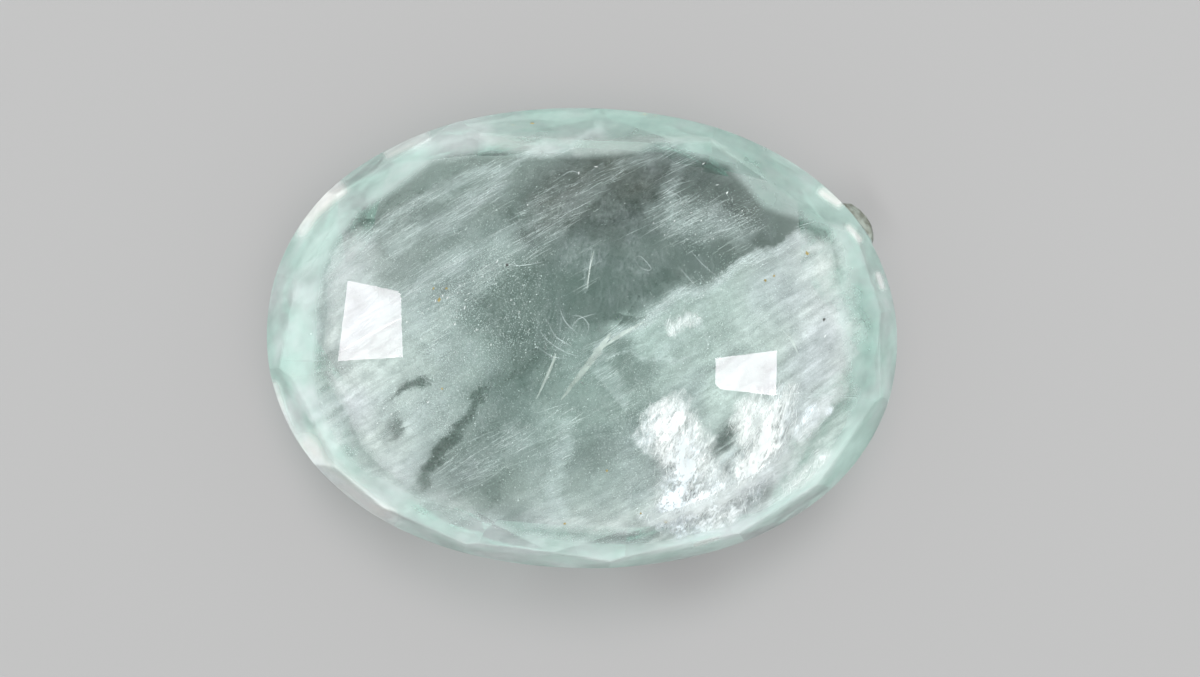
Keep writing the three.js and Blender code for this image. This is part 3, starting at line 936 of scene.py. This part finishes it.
def make_rim():
    smooth = veil_material("rim_cloud", (0.74, 0.98, 0.91, 1), (0.9, 0.98, 0.98, 1), GROWTH_ANGLE,
                           (HAZE,), flatness=0.55, shades=False)
    glow = veil_material("rim_glow", (1, 1, 0.96, 1), (0.95, 1, 1, 1), GROWTH_ANGLE, (CLOUD,),
                         shades=False)
    make_rim_sheet("rim_cloud", smooth, RIM_MILK, 0.72, 0.12)
    make_rim_sheet("rim_glow", glow, RIM_GLOW, 1, 0.06)


def make_dark_zones(rng):
    dusky = veil_material("dusky_zone", (0.035, 0.05, 0.045, 1), (0.05, 0.055, 0.045, 1), GROWTH_ANGLE,
                          (PUFFS, STREAKS))
    patchy = veil_material("dark_spindle", (0.05, 0.075, 0.065, 1), (0.08, 0.09, 0.08, 1), GROWTH_ANGLE,
                           (MOTTLE, STREAKS))
    make_sheet("dusky_low", dusky, SHADE, 0.85, height=1.2, gaps=())
    make_sheet("dark_spindles", patchy, SPINDLES, 0.26, depth=1.6, step=0.05, gaps=())
    count = 1800
    px, py = scatter(rng, SPINDLES, count, ())
    along, across = needle_turns(rng, count, GROWTH_ANGLE, 35, 0.3)
    depth = rng.uniform(1.0, 1.6, count)
    murky = flake_material("murky_grain", (0.2, 0.27, 0.24, 1), 0.3, 0.05, 0.5)
    make_flakes("dark_grains", murky, sink(px, py, depth), along, across,
                rng.uniform(0.02, 0.08, count), rng.uniform(0.01, 0.03, count))


def make_dust():
    dusty = veil_material("fine_dust", (0.8, 0.9, 0.86, 1), (0.8, 0.86, 0.92, 1), DUST_ANGLE, DUST_LAYERS)
    make_sheet("dust", dusty, DUST, 0.055, depth=0.7, step=0.08, reach=0.92)


def make_grains(rng, finish):
    count = 42000
    px, py = scatter(rng, GRAINS, count)
    along, across = random_turns(rng, count, 0.8)
    size = rng.uniform(0.01, 0.026, count) * np.where(rng.random(count) < 0.03, 2.0, 1.0)
    depth = rng.uniform(0.15, 1.4, count)
    make_flakes("grain_cloud", finish, sink(px, py, depth), along, across, size, size * 0.7)


def make_needles(rng, finish):
    count = 1600
    px, py = scatter(rng, VEILS, count)
    along, across = needle_turns(rng, count, GROWTH_ANGLE, 5, 0.1)
    depth = rng.uniform(0.2, 1.2, count)
    make_flakes("growth_needles", finish, sink(px, py, depth), along, across,
                rng.uniform(0.1, 1.1, count), rng.uniform(0.003, 0.007, count))


def make_feather_flakes(rng, finish):
    count = 2600
    px, py = scatter(rng, FLASHES, count)
    along, across = needle_turns(rng, count, FEATHER_ANGLE, 20, 0.15)
    depth = rng.uniform(0.15, 0.45, count)
    make_flakes("feather_flakes", finish, sink(px, py, depth), along, across,
                rng.uniform(0.05, 0.4, count), rng.uniform(0.004, 0.012, count))


def make_lines(rng, bright):
    hair = flake_material("hair_white", (0.8, 0.92, 0.92, 1), 0.6, 0.3, 0.4, 0.42)
    make_ribbons("hair_lines", hair, rng, SCRATCHES, [0.013] * len(SCRATCHES), 0.08)
    blade = flake_material("blade_pale", (0.78, 0.88, 0.8, 1), 0.5, 0.3, 0.4, 0.42)
    paths, widths = zip(*BLADES)
    make_ribbons("blades", blade, rng, paths, widths, 0.25)
    make_ribbons("crack_line", bright, rng, [CRACK], [0.03], 0.05)


def make_sparks(rng, finish):
    spots = np.array(SPARKS, float)
    count = len(spots)
    along, across = needle_turns(rng, count, 60, 50, 0.2)
    depth = rng.uniform(0.1, 0.3, count)
    make_flakes("sparks", finish, sink(spots[:, 0], spots[:, 1], depth), along, across,
                rng.uniform(0.03, 0.1, count), rng.uniform(0.014, 0.032, count))


def make_specks(rng):
    rust = flake_material("rust", (0.45, 0.34, 0.1, 1), 0.6, 0.02, 0.6)
    vertices, faces = speck_mesh(rng, RUST, 0.042, 0.1)
    add_piece("rust_specks", vertices, faces, rust)
    dark = flake_material("dark_speck", (0.03, 0.035, 0.03, 1), 0.5, 0.02, 0.5)
    vertices, faces = speck_mesh(rng, DARK, 0.05, 0.1)
    add_piece("dark_specks", vertices, faces, dark)
    make_ribbons("dark_line", dark, rng, [DARK_LINE], [0.03], 0.02)


def make_flaws():
    """All the flaws; those with random places share one generator, so their order matters."""
    rng = np.random.default_rng(7)
    make_milk()
    make_rim()
    make_dark_zones(rng)
    make_dust()
    white = flake_material("grain_white", (0.86, 0.95, 0.94, 1), 0.6, 0.5, 0.4)
    bright = flake_material("spark_white", (0.98, 1, 1, 1), 0.9, 0.5, 0.25)
    make_grains(rng, white)
    make_needles(rng, white)
    make_feather_flakes(rng, bright)
    make_lines(rng, bright)
    make_sparks(rng, bright)
    make_specks(rng)


# How the picture is developed, and how far light is followed inside the stone.
scene.view_settings.view_transform = "Standard"
scene.cycles.max_bounces = 12
scene.cycles.transmission_bounces = 12
scene.cycles.diffuse_bounces = 3
scene.cycles.glossy_bounces = 6
scene.cycles.transparent_max_bounces = 24
scene.cycles.caustics_refractive = False
scene.cycles.caustics_reflective = False

make_camera()
make_floor()
make_world()
make_lamps()
make_crystal()
measured = measure_stone()
make_flaws()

What you need to do -
List the lines of the material in which the word "scene" occurs.

Exercise output -
Keep writing the three.js and Blender code for this image. This is part 3, starting at line 936 of scene.py. This part finishes it.
scene.view_settings.view_transform = "Standard"
scene.cycles.max_bounces = 12
scene.cycles.transmission_bounces = 12
scene.cycles.diffuse_bounces = 3
scene.cycles.glossy_bounces = 6
scene.cycles.transparent_max_bounces = 24
scene.cycles.caustics_refractive = False
scene.cycles.caustics_reflective = False